───── Supplied material ─────

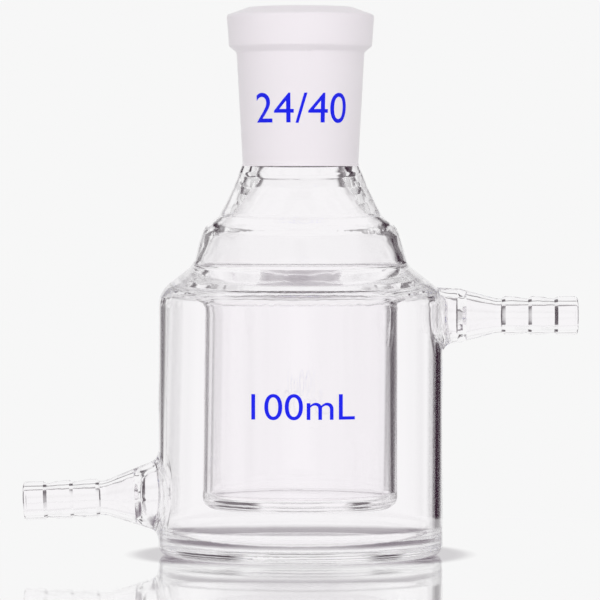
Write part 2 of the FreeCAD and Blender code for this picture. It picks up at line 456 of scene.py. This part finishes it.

─────
───── Supplied material ─────

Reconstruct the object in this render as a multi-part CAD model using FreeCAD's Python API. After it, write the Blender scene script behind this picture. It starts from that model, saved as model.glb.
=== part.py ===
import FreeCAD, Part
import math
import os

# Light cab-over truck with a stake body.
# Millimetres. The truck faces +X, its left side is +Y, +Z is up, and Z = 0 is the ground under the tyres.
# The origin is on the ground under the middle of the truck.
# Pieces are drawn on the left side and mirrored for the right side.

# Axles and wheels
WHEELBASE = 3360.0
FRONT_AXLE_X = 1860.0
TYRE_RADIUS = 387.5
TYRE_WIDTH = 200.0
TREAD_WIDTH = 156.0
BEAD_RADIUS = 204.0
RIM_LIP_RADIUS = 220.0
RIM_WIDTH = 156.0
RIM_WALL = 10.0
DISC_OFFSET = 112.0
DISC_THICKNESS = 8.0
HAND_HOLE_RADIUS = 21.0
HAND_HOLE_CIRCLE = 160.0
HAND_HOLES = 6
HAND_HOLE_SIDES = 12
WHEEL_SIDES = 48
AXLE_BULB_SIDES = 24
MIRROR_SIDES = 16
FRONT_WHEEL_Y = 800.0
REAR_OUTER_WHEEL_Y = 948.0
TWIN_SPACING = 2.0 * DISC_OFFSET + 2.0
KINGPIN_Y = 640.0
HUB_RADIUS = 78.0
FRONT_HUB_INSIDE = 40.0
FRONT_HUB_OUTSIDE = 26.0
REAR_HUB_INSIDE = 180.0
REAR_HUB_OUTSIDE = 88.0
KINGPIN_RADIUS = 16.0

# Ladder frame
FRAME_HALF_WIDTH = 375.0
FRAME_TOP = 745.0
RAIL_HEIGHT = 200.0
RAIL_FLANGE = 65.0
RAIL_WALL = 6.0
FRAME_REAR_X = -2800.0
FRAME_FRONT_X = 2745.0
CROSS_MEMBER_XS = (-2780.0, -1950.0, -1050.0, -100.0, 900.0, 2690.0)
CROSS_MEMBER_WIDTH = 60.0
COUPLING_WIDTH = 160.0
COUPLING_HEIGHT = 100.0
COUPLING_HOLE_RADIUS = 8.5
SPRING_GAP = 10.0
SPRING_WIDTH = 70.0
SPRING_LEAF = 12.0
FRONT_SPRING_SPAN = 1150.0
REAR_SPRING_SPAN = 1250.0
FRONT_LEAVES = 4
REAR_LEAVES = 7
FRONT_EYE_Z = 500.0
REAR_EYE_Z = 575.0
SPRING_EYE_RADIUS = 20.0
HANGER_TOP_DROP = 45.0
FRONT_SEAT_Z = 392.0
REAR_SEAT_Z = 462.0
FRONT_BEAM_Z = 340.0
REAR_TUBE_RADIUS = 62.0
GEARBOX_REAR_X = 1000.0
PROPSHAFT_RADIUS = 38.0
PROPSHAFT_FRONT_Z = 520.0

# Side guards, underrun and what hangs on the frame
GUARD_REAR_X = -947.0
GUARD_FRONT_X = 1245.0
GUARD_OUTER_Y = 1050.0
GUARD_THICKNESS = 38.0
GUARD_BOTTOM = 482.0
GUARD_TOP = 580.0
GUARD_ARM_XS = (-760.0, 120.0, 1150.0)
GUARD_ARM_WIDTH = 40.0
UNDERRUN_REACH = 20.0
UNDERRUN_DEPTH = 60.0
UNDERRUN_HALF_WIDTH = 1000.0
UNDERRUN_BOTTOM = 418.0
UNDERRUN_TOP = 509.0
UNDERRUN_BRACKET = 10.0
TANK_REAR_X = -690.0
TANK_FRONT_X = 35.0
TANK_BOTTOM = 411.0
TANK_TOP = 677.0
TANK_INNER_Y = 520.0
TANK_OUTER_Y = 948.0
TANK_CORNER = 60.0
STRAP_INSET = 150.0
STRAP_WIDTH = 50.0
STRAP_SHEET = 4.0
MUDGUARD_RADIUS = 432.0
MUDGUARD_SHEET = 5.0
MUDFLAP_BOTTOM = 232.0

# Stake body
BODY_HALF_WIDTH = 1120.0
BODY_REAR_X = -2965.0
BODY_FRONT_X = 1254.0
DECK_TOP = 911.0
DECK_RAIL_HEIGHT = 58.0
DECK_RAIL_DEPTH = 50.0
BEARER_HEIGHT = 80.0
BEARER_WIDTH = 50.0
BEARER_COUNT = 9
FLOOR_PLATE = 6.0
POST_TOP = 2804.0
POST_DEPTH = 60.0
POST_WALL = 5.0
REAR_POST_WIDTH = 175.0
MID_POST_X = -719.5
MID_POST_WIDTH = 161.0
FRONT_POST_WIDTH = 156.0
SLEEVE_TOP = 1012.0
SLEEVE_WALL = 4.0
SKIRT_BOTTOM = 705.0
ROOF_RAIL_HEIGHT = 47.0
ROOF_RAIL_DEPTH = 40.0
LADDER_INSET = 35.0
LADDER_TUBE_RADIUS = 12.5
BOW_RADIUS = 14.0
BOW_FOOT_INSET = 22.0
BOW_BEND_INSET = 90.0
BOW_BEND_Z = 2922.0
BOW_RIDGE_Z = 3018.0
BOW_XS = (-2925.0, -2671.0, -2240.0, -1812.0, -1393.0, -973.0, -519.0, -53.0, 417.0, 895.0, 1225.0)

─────

What the task asks>
Only lines with the word "this" should be collected from the material.

The reply>
Write part 2 of the FreeCAD and Blender code for this picture. It picks up at line 456 of scene.py. This part finishes it.
Reconstruct the object in this render as a multi-part CAD model using FreeCAD's Python API. After it, write the Blender scene script behind this picture. It starts from that model, saved as model.glb.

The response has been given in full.